Intel also has room to differentiate beyond raw frame rates. Battlemage is expected to bring improvements to media engines, AI acceleration, and upscaling technologies. Intel has already shown a willingness to iterate quickly on software, and stronger hardware would allow those gains to have a much bigger impact in real-world use.

Why this matters beyond a single graphics card

The Arc B770 represents more than just one potential product. It’s a test of whether Intel can become a long-term competitor in the discrete GPU space. A credible third player can influence pricing, push better value propositions, and prevent the stagnation that often creeps in when only two companies dominate a market.

Even if the B770 doesn’t lead benchmark charts, its presence alone could pressure rivals to rethink how they price and position midrange GPUs. That kind of competition benefits everyone.
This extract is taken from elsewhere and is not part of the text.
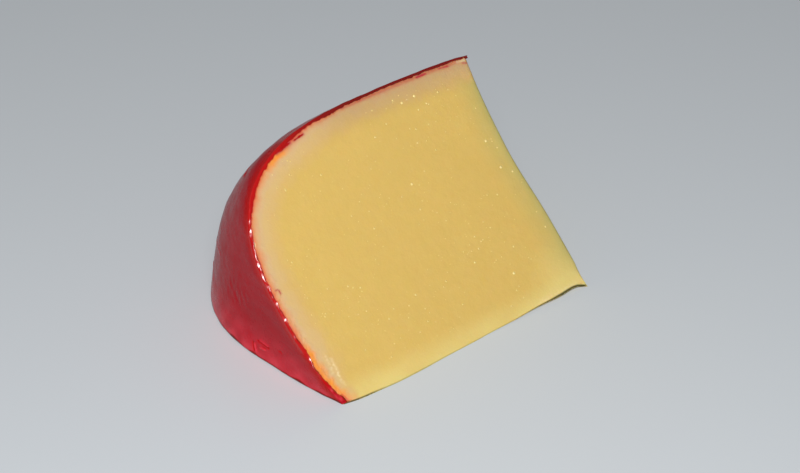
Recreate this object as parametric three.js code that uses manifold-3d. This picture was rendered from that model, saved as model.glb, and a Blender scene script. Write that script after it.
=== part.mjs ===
// A wedge of round, wax-coated cheese, lying on one of its two radial cuts.
// Millimetres. X runs along the whole cheese's axis, which is the wedge's sharp lower edge;
// Y runs back under the cheese and Z is up. The radial cut under the wedge lies on z = 0.
import * as THREE from "three";
import { mergeVertices } from "three/addons/utils/BufferGeometryUtils.js";
import Module from "manifold-3d";

// The cut
const WEDGE_ANGLE = THREE.MathUtils.degToRad(46.5); // between the two radial cuts
const EDGE_LENGTH = 82.2; // of the sharp edge, from the paste's corner to the cross cut

// The whole cheese: a flattened ball with a dimpled end, turned about its axis
const SIDE_RADIUS = 72.4; // outside of the wax, where the side is straight
const END_REACH = 9.1; // how far the end's crown would stand past the paste's corner
const DIMPLE_DEPTH = 7.2; // from the crown down to the axis
const DIMPLE_SPREAD = 17.8; // radius at which a third of the dimple is left
const CROWN_RADIUS = 34.1; // where the end turns into the shoulder
const SHOULDER_END = 38.4; // where the shoulder has turned into the straight side
const SHOULDER_PULL = 29; // length of both handles of the shoulder's curve
const WAX_THICKNESS = 1.1;
const RIM_HEIGHT = 0.4; // the wax's cut edge stands this far above the upper cut

// How far the wedge's side swells past the turned outline, by distance along it from the axis
const SWELL = [
  [40, 0], [52, 0.35], [62, 1], [69, 1.5], [73, 1.65], [77, 1.45], [82, 1.05], [90, 0.8], [100, 0.35], [112, 0],
];
const SWELL_RISES = [7, 27]; // degrees above the lower cut, from no swelling to all of it
const SWELL_FALLS = [42.5, 46.5];

// How far the side flares at its foot, by distance along the outline, and the degrees it fades over
const FLARE = [[8, 0], [28, 0.1], [36, 0.5], [50, 0.55], [56, 0.8], [63, 0.75], [72, 0.3], [82, 0]];
const FLARE_FADE = 10;

// The cross cut: its line across the upper cut, as distance along the axis at a distance from it
const CROSS_CUT = [
  [EDGE_LENGTH, 0],
  [79.8, 22],
  [76.6, 44],
  [76, 60],
  [76.6, 72],
];

// The sharp edge's toe: how far it bows out from the straight, by distance along it
const TOE = [[2, 0], [5, 0.35], [9, 0.65], [16, 0.85], [24, 0.65], [32, 0.3], [41, 0]];
const TOE_RISE = 4; // how far up the upper cut the toe blends in
const TOE_DEPTH = 4; // how far back under the cheese it reaches

// The thin corner's curl: how high it has lifted, by distance along the sharp edge
const CURL = [[46, 0], [57, 0.22], [67, 0.48], [72.7, 0.78], [77.3, 1.28], [78.8, 1.16], [80.3, 0.7], [83, 0]];
const CURL_REACH = 7; // how far back under the cheese the lift fades

// How finely curves are divided
const TURN_STEPS = 180;
const END_STEPS = 10;
const SHOULDER_STEPS = 26;
const SIDE_STEPS = 6;
const CROSS_CUT_STEPS = 24;
const EDGE_STEPS = 24; // of the toe and of the curl
const CURL_STEPS = 4; // back under the cheese

const BEYOND = 30; // how far cutting solids reach past what they cut
const PASTE_COLOUR = "#debb69";

const wasm = await Module();
wasm.setup();

// A closed three.js geometry as a solid that can be joined and cut.
function solidOf(geometry) {
  const bare = geometry.clone();
  bare.deleteAttribute("normal");
  bare.deleteAttribute("uv");
  const merged = mergeVertices(bare, 1e-3);
  return new wasm.Manifold(
    new wasm.Mesh({
      numProp: 3,
      vertProperties: merged.attributes.position.array,
      triVerts: new Uint32Array(merged.index.array),
    }),
  );
}

// A solid as a flat-shaded three.js geometry.
function geometryOf(solid) {
  const mesh = solid.getMesh();
  const positions = new THREE.BufferAttribute(mesh.vertProperties, 3);
  const indexed = new THREE.BufferGeometry();
  indexed.setAttribute("position", positions);
  indexed.setIndex(new THREE.BufferAttribute(mesh.triVerts, 1));
  const flat = indexed.toNonIndexed();
  flat.computeVertexNormals();
  return flat;
}

// The height at a place between [place, height] points, and the end ones' beyond them.
function heightAt(points, place) {
  const next = points.findIndex(([at]) => at >= place);
  if (next === 0) return points[0][1];
  if (next < 0) return points[points.length - 1][1];
  const [[from, low], [to, high]] = [points[next - 1], points[next]];
  return THREE.MathUtils.mapLinear(place, from, to, low, high);
}

// The end of the cheese: how far along the axis its surface lies at a radius.
function endAt(radius) {
  return -END_REACH + DIMPLE_DEPTH * Math.exp(-radius / DIMPLE_SPREAD);
}

// The waxed outline from the axis over the end and shoulder to the straight side, as (radius, along).
function waxOutline() {
  const points = [];
  for (let i = 0; i < END_STEPS; i++) {
    const radius = (CROWN_RADIUS * i) / END_STEPS;
    points.push(new THREE.Vector2(radius, endAt(radius)));
  }
  const crown = new THREE.Vector2(CROWN_RADIUS, endAt(CROWN_RADIUS));
  const beforeCrown = new THREE.Vector2(CROWN_RADIUS - 1, endAt(CROWN_RADIUS - 1));
  const leaving = crown.clone().sub(beforeCrown).setLength(SHOULDER_PULL);
  const shoulder = new THREE.CubicBezierCurve(
    crown,
    crown.clone().add(leaving),
    new THREE.Vector2(SIDE_RADIUS, SHOULDER_END - SHOULDER_PULL),
    new THREE.Vector2(SIDE_RADIUS, SHOULDER_END),
  );
  points.push(...shoulder.getPoints(SHOULDER_STEPS));
  const sideEnd = EDGE_LENGTH + BEYOND;
  for (let i = 1; i <= SIDE_STEPS; i++) {
    const along = SHOULDER_END + ((sideEnd - SHOULDER_END) * i) / SIDE_STEPS;
    points.push(new THREE.Vector2(SIDE_RADIUS, along));
  }
  return points;
}

// The directions square to an outline, out of the cheese.
function outwards(outline) {
  return outline.map((point, i) => {
    const before = outline[Math.max(i - 1, 0)];
    const after = outline[Math.min(i + 1, outline.length - 1)];
    const along = after.clone().sub(before).normalize();
    return new THREE.Vector2(along.y, -along.x);
  });
}

// How far the wedge stands out of the turned outline, at a distance along it and an angle above the lower cut.
function fullness(distance, turn) {
  const degrees = THREE.MathUtils.radToDeg(turn);
  const rises = THREE.MathUtils.smoothstep(degrees, ...SWELL_RISES);
  const falls = 1 - THREE.MathUtils.smoothstep(degrees, ...SWELL_FALLS);
  const flare = Math.exp(-((degrees / FLARE_FADE) ** 2));
  return heightAt(SWELL, distance) * rises * falls + heightAt(FLARE, distance) * flare;
}

// The cheese turned about the X axis, a depth inside its outside, with the wedge's own fullness.
function turned(depth) {
  const outer = waxOutline();
  const out = outwards(outer);
  const outline = outer.map((point, i) => point.clone().addScaledVector(out[i], -depth));
  outline[0].x = 0;
  const profile = [...outline, new THREE.Vector2(0, outline[outline.length - 1].y)];
  const distances = [0];
  for (let i = 1; i < outer.length; i++) {
    distances.push(distances[i - 1] + outer[i].distanceTo(outer[i - 1]));
  }
  const halfStep = Math.PI / TURN_STEPS;
  const lathe = new THREE.LatheGeometry(profile, TURN_STEPS, halfStep, 2 * Math.PI);
  lathe.rotateZ(-Math.PI / 2).rotateX(Math.PI);
  const positions = lathe.attributes.position;
  for (let i = 0; i < positions.count; i++) {
    const j = i % profile.length;
    if (j === 0 || j >= outer.length) continue;
    const place = new THREE.Vector3().fromBufferAttribute(positions, i);
    const turn = Math.atan2(place.z, place.y);
    const radial = new THREE.Vector3(0, Math.cos(turn), Math.sin(turn));
    const full = fullness(distances[j], turn);
    place.addScaledVector(radial, out[j].x * full);
    place.x += out[j].y * full;
    positions.setXYZ(i, ...place);
  }
  return solidOf(lathe);
}

// A cross-section in the Y-Z plane as a bar along X that reaches past the cheese at both ends.
function bar(corners) {
  const shape = new THREE.Shape(corners.map(([y, z]) => new THREE.Vector2(y, z)));
  const depth = EDGE_LENGTH + 2 * BEYOND;
  const section = new THREE.ExtrudeGeometry(shape, { depth, bevelEnabled: false });
  const across = new THREE.Matrix4().makeBasis(
    new THREE.Vector3(0, 1, 0),
    new THREE.Vector3(0, 0, 1),
    new THREE.Vector3(1, 0, 0),
  );
  return solidOf(section.applyMatrix4(across).translate(-BEYOND, 0, 0));
}

// All that lies between the two radial cuts, with the upper one raised by a height.
function betweenCuts(raised) {
  const reach = SIDE_RADIUS + BEYOND;
  const front = -raised / Math.sin(WEDGE_ANGLE);
  const top = [front + reach * Math.cos(WEDGE_ANGLE), reach * Math.sin(WEDGE_ANGLE)];
  return bar([[front, 0], [reach, 0], [reach, top[1]], top]);
}

// What the cross cut takes away: the space past its line, which runs square to the upper cut.
function pastCrossCut() {
  const line = new THREE.SplineCurve(CROSS_CUT.map(([along, out]) => new THREE.Vector2(along, out)));
  const points = line.getPoints(CROSS_CUT_STEPS);
  const [first, last] = [points[0], points[points.length - 1]];
  const far = EDGE_LENGTH + BEYOND + 1;
  const shape = new THREE.Shape([
    new THREE.Vector2(first.x, -BEYOND),
    ...points,
    new THREE.Vector2(last.x, SIDE_RADIUS + BEYOND),
    new THREE.Vector2(far, SIDE_RADIUS + BEYOND),
    new THREE.Vector2(far, -BEYOND),
  ]);
  const depth = 2 * (SIDE_RADIUS + BEYOND);
  const knife = new THREE.ExtrudeGeometry(shape, { depth, bevelEnabled: false });
  knife.translate(0, 0, -depth / 2);
  return solidOf(knife.rotateX(WEDGE_ANGLE));
}

// A solid through cross-sections in Y-Z planes. sectionAt gives one's [y, z] corners, anticlockwise
// from +X, for the height that points along the sharp edge have there.
function alongEdge(points, sectionAt) {
  const [from, to] = [points[0][0], points[points.length - 1][0]];
  const positions = [];
  const faces = [];
  const middles = [];
  for (let i = 0; i <= EDGE_STEPS; i++) {
    const x = THREE.MathUtils.lerp(from, to, i / EDGE_STEPS);
    const section = sectionAt(heightAt(points, x)).map(([y, z]) => new THREE.Vector3(x, y, z));
    const count = section.length;
    positions.push(...section);
    middles.push(section.reduce((sum, corner) => sum.add(corner), new THREE.Vector3()).divideScalar(count));
    for (let j = 0; j < count && i > 0; j++) {
      const [a, b] = [i * count + j, i * count + ((j + 1) % count)];
      faces.push(a - count, b - count, b, a - count, b, a);
    }
  }
  const count = positions.length / (EDGE_STEPS + 1);
  const last = EDGE_STEPS * count;
  positions.push(middles[0], middles[EDGE_STEPS]);
  for (let j = 0; j < count; j++) {
    const k = (j + 1) % count;
    faces.push(positions.length - 2, k, j, positions.length - 1, last + j, last + k);
  }
  return solidOf(new THREE.BufferGeometry().setFromPoints(positions).setIndex(faces));
}

// The toe along the sharp edge, which runs flatter than the upper cut.
function toe() {
  const top = [TOE_RISE * Math.cos(WEDGE_ANGLE), TOE_RISE * Math.sin(WEDGE_ANGLE)];
  return alongEdge(TOE, (bow) => [[-bow, 0], [TOE_DEPTH, 0], top]);
}

// The hollow under the curled corner.
function curl() {
  return alongEdge(CURL, (height) => {
    const front = height / Math.tan(WEDGE_ANGLE);
    const roof = [];
    for (let i = 0; i <= CURL_STEPS; i++) {
      const fade = i / CURL_STEPS;
      roof.push([THREE.MathUtils.lerp(CURL_REACH, front, fade), height * fade ** 2]);
    }
    return [[-1, -1], [CURL_REACH, -1], ...roof, [-1, height]];
  });
}

// The wedge: waxed cheese between the cuts, with the paste lower than the wax's cut edge.
function wedgeGeometry() {
  const waxed = turned(0).intersect(betweenCuts(RIM_HEIGHT));
  const aboveCut = betweenCuts(RIM_HEIGHT + 1).subtract(betweenCuts(0));
  const recess = turned(WAX_THICKNESS).intersect(aboveCut);
  const wedge = waxed.subtract(recess).subtract(pastCrossCut()).add(toe());
  return geometryOf(wedge.subtract(curl()));
}

function cheeseWedge() {
  const geometry = wedgeGeometry();
  const colour = { color: PASTE_COLOUR, roughness: 0.45, metalness: 0 };
  const mesh = new THREE.Mesh(geometry, new THREE.MeshStandardMaterial(colour));
  mesh.name = "cheese_wedge";
  geometry.computeBoundingBox();
  const middle = geometry.boundingBox.getCenter(new THREE.Vector3());
  mesh.position.set(-middle.x, -middle.y, 0);
  return mesh;
}

const part = new THREE.Group();
part.add(cheeseWedge());

export default part;
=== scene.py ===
"""Looks of a wedge of red-waxed cheese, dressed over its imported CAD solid, for Blender 4.5.

Lengths are millimetres in the cheese's own terms until the meshes are made:
    x      along the whole cheese's axis, which is the wedge's thin lower edge
    r      straight out from that axis
    angle  about the axis, 0 on the cut that the wedge lies on, WEDGE_ANGLE on the upper cut
    s      along the outside of the wax from the axis, over the end and shoulder, to the cross cut

Named values of these kinds recur:
    a curve   (place, value) points that curve joins
    a fade    where smoothstep is 0, then where it is 1
    waves     (height, wavelength, seed) of the ripples that relief adds up
    strokes   (from, to, width, strength or height)
"""

import math

import bmesh
import bpy
import numpy as np
from mathutils import Matrix, Vector
from mathutils.geometry import delaunay_2d_cdt


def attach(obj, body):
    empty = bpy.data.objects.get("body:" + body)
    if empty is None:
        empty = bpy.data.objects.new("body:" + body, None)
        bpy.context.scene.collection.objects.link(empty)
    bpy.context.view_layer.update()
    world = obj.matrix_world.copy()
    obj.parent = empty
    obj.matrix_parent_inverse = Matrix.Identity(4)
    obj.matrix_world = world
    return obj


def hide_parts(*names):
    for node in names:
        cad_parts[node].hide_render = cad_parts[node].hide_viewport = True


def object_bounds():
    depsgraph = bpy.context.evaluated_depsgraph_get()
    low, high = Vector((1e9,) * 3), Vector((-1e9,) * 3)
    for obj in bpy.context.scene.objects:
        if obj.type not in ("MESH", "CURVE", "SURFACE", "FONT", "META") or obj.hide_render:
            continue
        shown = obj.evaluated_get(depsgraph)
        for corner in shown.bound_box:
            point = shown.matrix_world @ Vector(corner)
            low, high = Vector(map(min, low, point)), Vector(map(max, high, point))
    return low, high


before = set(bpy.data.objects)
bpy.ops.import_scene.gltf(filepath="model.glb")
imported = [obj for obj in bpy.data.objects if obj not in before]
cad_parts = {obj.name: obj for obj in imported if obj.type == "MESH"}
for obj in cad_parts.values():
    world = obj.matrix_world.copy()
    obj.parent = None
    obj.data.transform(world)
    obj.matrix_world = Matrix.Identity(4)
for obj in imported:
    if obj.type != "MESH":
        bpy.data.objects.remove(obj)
cad_low, cad_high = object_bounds()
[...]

Intel’s broader position gives it some unique advantages as well. Unlike its competitors, Intel designs CPUs, integrated graphics, and discrete GPUs under one roof. Over time, that could enable tighter integration between components, smarter workload sharing, and features that feel more cohesive across an entire system rather than isolated parts.

The challenges that still remain

None of this guarantees success. Intel still needs to prove that its drivers are stable at launch, that performance is consistent across modern game engines, and that pricing aligns with expectations. A powerful GPU that launches with instability or unrealistic pricing won’t win over skeptical buyers, especially those who remember the rough early days of Arc.

Timing will also be critical. The GPU landscape in 2026 will be crowded, and Intel will need to choose its launch window carefully. Arriving too late or too close to competing refreshes could limit the B770’s impact, regardless of its technical merits.